I tried for a while, but when it looked pretty hopeless I started to try some remote cloud providers to see if I could speed things up. Rackspace and AWS were no go since they use Xen behind the scenes - which doesn’t work with VirtualBox - so I tried Digital Ocean - and it got farther than anybody else.

After an Vagrant ssh login failure, a hint from @michaelpgoetz and a comment from @GermanDZ I tried the kitchen-docker driver for Test Kitchen. It worked, and it seemed to work really well.

I now had a VM to work on my cookbook - and I wasn’t limited to 25K / second download speeds anymore. Yay!

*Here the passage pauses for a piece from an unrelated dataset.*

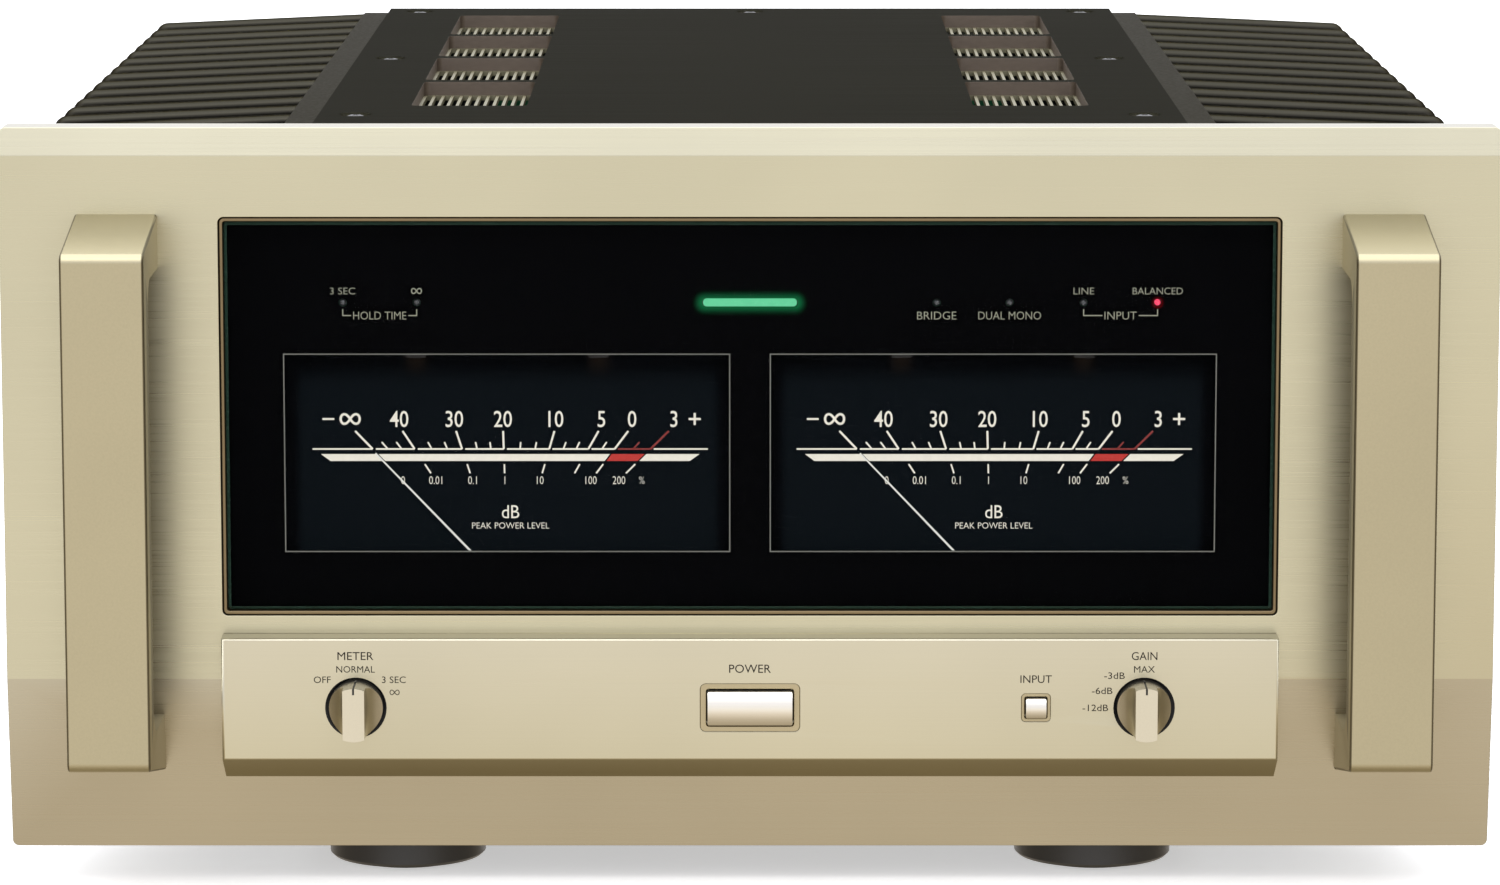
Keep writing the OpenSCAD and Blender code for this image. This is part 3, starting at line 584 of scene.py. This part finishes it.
def in_vent(polygon):
    """True on the small upright walls of the vent openings."""
    largest = 200 * MM * 5 * MM
    return abs(polygon.normal.z) < 0.1 and polygon.area < largest


# The lower face takes the darker copy of the panel finish: painted shade.
repaint(edged("front_panel", "chassis", "front_panel", "panel", 0.35 * MM, 2, 12), "panel_low_painted_shade",
        leans_down)
# The walls and floors of the knob wells are painted black: painted shade in the deep wells around
# the knobs.
repaint(edged("control_panel", "chassis", "control_panel", "control", 0.7 * MM, 3, 30, is_long),
        "black_plastic", in_knob_well)
edged("window_frame", "chassis", "window_frame", "frame", 0.25 * MM)
edged("left_handle", "chassis", "handle", "handle", 0.9 * MM, 4, 40, at_handle_front, False)
edged("right_handle", "chassis", "handle", "handle", 0.9 * MM, 4, 40, at_handle_front, False)
edged("power_bezel", "chassis", "bezel", "bezel", 0.25 * MM)
edged("input_bezel", "chassis", "bezel", "bezel", 0.2 * MM)
edged("power_button", "power_button", "button", "button", 0.4 * MM, 3, 40)
edged("input_button", "input_button", "button", "button", 0.3 * MM, 3, 40)
edged("meter_knob", "meter_knob", "knob", "knob", 0.18 * MM, 2, 40)
edged("gain_knob", "gain_knob", "knob", "knob", 0.18 * MM, 2, 40)
for name in ("left_heatsink", "right_heatsink"):
    edged(name, "chassis", "heatsink", "heatsink", 0.5 * MM, 2, 40)
repaint(edged("top_plate", "chassis", "top_plate", "top", 0.3 * MM, 2, 40), "vent_wall", in_vent)


# ---------- window ----------


def build_pane():
    """Glass pane with a polished chamfer around its front."""
    chamfer = 1.05 * MM
    back_y = glass_high.y - 0.2 * MM
    bounds = (glass_low.x, glass_high.x, glass_low.z, glass_high.z)
    inner = (bounds[0] + chamfer, bounds[1] - chamfer, bounds[2] + chamfer, bounds[3] - chamfer)
    mesh = bmesh.new()
    face = add_loop(mesh, round_outline(*inner, 0.3 * MM), glass_low.y)
    edge = add_loop(mesh, round_outline(*bounds, 0.7 * MM), glass_low.y + chamfer)
    back = add_loop(mesh, round_outline(*bounds, 0.7 * MM), back_y)
    mesh.faces.new(face)
    mesh.faces.new(list(reversed(back)))
    bridge(mesh, face, edge, 1)
    bridge(mesh, edge, back, 1)
    pane = add_piece("window_pane", mesh, "chassis", "glass", "glass", "glass_edge")
    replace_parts(pane, "window_glass")


def build_meter_outlines():
    """Thin grey lines around the two meter openings."""
    lines = Print(mask_low.y)
    line_t = 0.34 * MM
    for pivot in pivots:
        low_x, high_x = pivot.x - meter_w / 2 - line_t / 2, pivot.x + meter_w / 2 + line_t / 2
        low_z, high_z = meter_low_z - line_t / 2, meter_high_z + line_t / 2
        for z in (low_z, high_z):
            lines.line((low_x - line_t / 2, z), (high_x + line_t / 2, z), line_t)
        for x in (low_x, high_x):
            lines.line((x, low_z + line_t / 2), (x, high_z - line_t / 2), line_t)
    lines.piece("meter_outlines", "chassis", "mask", "outline_ink")


def build_window_labels():
    """Names of the indicator lamps, with the brackets that join two pairs of them."""
    hold_3, hold_long, _, bridge_lamp, dual_lamp, line_lamp, balanced_lamp = lamp_places
    ink = Print(mask_low.y)
    above, below, z = 3.7 * MM, 4.0 * MM, hold_3.z
    slim, line_t = -0.01, 0.3 * MM
    ink.text("3 SEC", hold_3.x, z + above, 2.1 * MM, 7.8 * MM, weight=slim)
    ink.infinity(hold_long.x, z + above, 3.1 * MM, 1.6 * MM, 0.32 * MM)
    ink.text("LINE", line_lamp.x, z + above, 2.15 * MM, 6.4 * MM, weight=slim)
    ink.text("BALANCED", balanced_lamp.x, z + above, 2.15 * MM, 15.6 * MM, weight=slim)
    ink.text("BRIDGE", bridge_lamp.x, z - below, 2.5 * MM, 12.2 * MM, weight=slim)
    ink.text("DUAL MONO", dual_lamp.x, z - below, 2.5 * MM, 19.5 * MM, weight=slim)
    for name, width, first, last in (("HOLD TIME", 16.5 * MM, hold_3, hold_long),
                                     ("INPUT", 10 * MM, line_lamp, balanced_lamp)):
        centre = (first.x + last.x) / 2
        ink.text(name, centre, z - below, 2.5 * MM, width, weight=slim)
        for lamp, side in ((first, -1), (last, 1)):
            ink.line((lamp.x, z - 2.0 * MM), (lamp.x, z - below - line_t / 2), line_t)
            start = sorted((lamp.x, centre + side * (width / 2 + 0.8 * MM)))
            ink.line((start[0] - line_t / 2, z - below), (start[1] + line_t / 2, z - below),
                     line_t)
    ink.piece("window_labels", "chassis", "mask", "window_ink")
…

Here’s the cookbook that I built to create that Test Kitchen development VM - tkdevenv-cookbook.

You can build your own image on Digital Ocean by, installing Packer, exporting a few environment variables:

# Digital Ocean - get these here:
export DIGITALOCEAN_CLIENT_ID="long-random-string"
export DIGITALOCEAN_API_KEY="another-long-random-string"


git clone
cd tkdevenv-cookbook
# Edit attributes/default.rb to put in your own name and email address
bundle install
rake build_droplet

Once that’s built, any time you need it, you can create an environment to use very easily. I will use the tugboat gem in this example:

[master] darron@~/Dropbox/src/tkdevenv-cookbook: tugboat sizes
512MB (id: 66)
1GB (id: 63)
2GB (id: 62)
4GB (id: 64)
8GB (id: 65)
16GB (id: 61)
32GB (id: 60)
48GB (id: 70)
64GB (id: 69)
[master] darron@~/Dropbox/src/tkdevenv-cookbook: tugboat images
My Images:
tkdevenv (May 5, 2014) (id: 3550834, distro: Ubuntu)
[master] darron@~/Dropbox/src/tkdevenv-cookbook: tugboat keys
SSH Keys:
darron (id: 52104)
[master] darron@~/Dropbox/src/tkdevenv-cookbook: tugboat create testkitchen -s 62 -r 1 -i 3550834 -k 52104
Queueing creation of droplet 'testkitchen'...done

Now you have your very own Test Kitchen development environment “as a Service” (TKDEaaS), available in about 60 seconds. Perfect for those really terrible internet connection days.

NOTE: I only have 1 unresolved minor problem so far - Serverspec seems to fail for running processes - probably because of Docker. Haven’t looked into it in detail yet - I just ignored that failure for now.